Given task:
The listing below should be written out exactly; please include all of it.

________________________

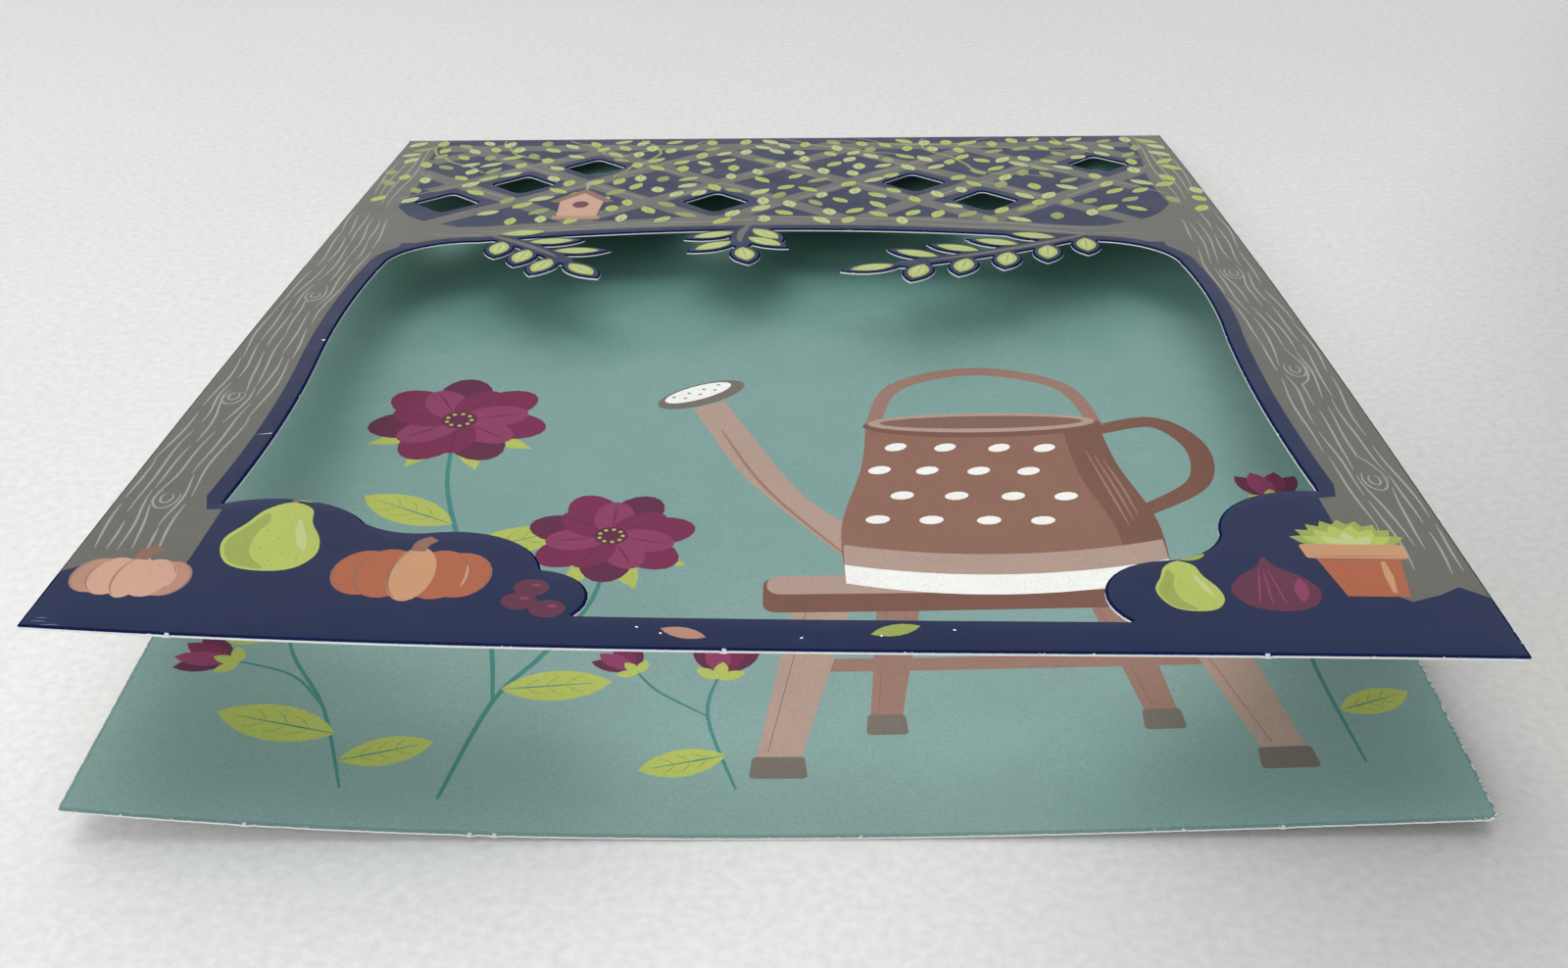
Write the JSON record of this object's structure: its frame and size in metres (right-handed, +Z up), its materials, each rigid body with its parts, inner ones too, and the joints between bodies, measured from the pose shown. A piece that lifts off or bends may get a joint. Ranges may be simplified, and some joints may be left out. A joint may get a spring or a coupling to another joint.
{
  "type": "greeting card",
  "caption": "Folded greeting card lying half open, with a die-cut window in its front cover, lattice gaps and a printed garden scene inside.",
  "frame": {"origin": "on the table under the middle of the card's bounding box", "axes": "+Z up from the table, +Y from the open front towards the fold, +X to the right seen from the open front"},
  "size_m": [0.127, 0.1778, 0.0227],
  "materials": {
    "printed_card": "printed card: satin coated outside, uncoated matte inside, white cut edges"
  },
  "bodies": {
    "root": {"folded_card": "printed_card"}
  },
  "joints": []
}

________________________

Exercise solution:
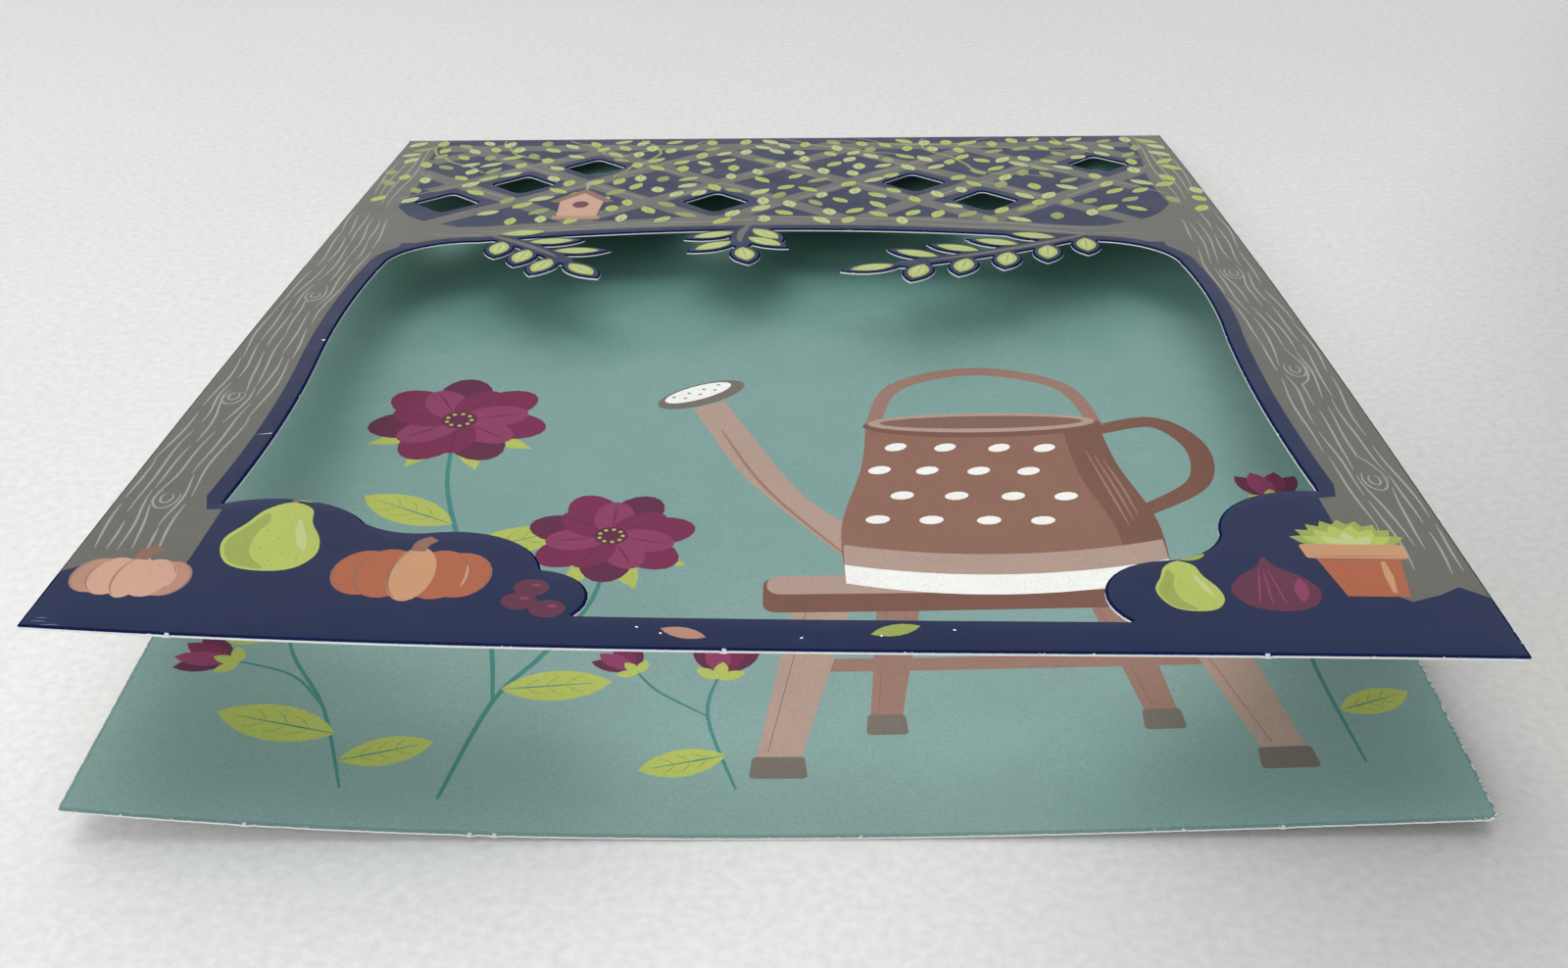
Write the JSON record of this object's structure: its frame and size in metres (right-handed, +Z up), its materials, each rigid body with its parts, inner ones too, and the joints between bodies, measured from the pose shown. A piece that lifts off or bends may get a joint. Ranges may be simplified, and some joints may be left out. A joint may get a spring or a coupling to another joint.
{
  "type": "greeting card",
  "caption": "Folded greeting card lying half open, with a die-cut window in its front cover, lattice gaps and a printed garden scene inside.",
  "frame": {"origin": "on the table under the middle of the card's bounding box", "axes": "+Z up from the table, +Y from the open front towards the fold, +X to the right seen from the open front"},
  "size_m": [0.127, 0.1778, 0.0227],
  "materials": {
    "printed_card": "printed card: satin coated outside, uncoated matte inside, white cut edges"
  },
  "bodies": {
    "root": {"folded_card": "printed_card"}
  },
  "joints": []
}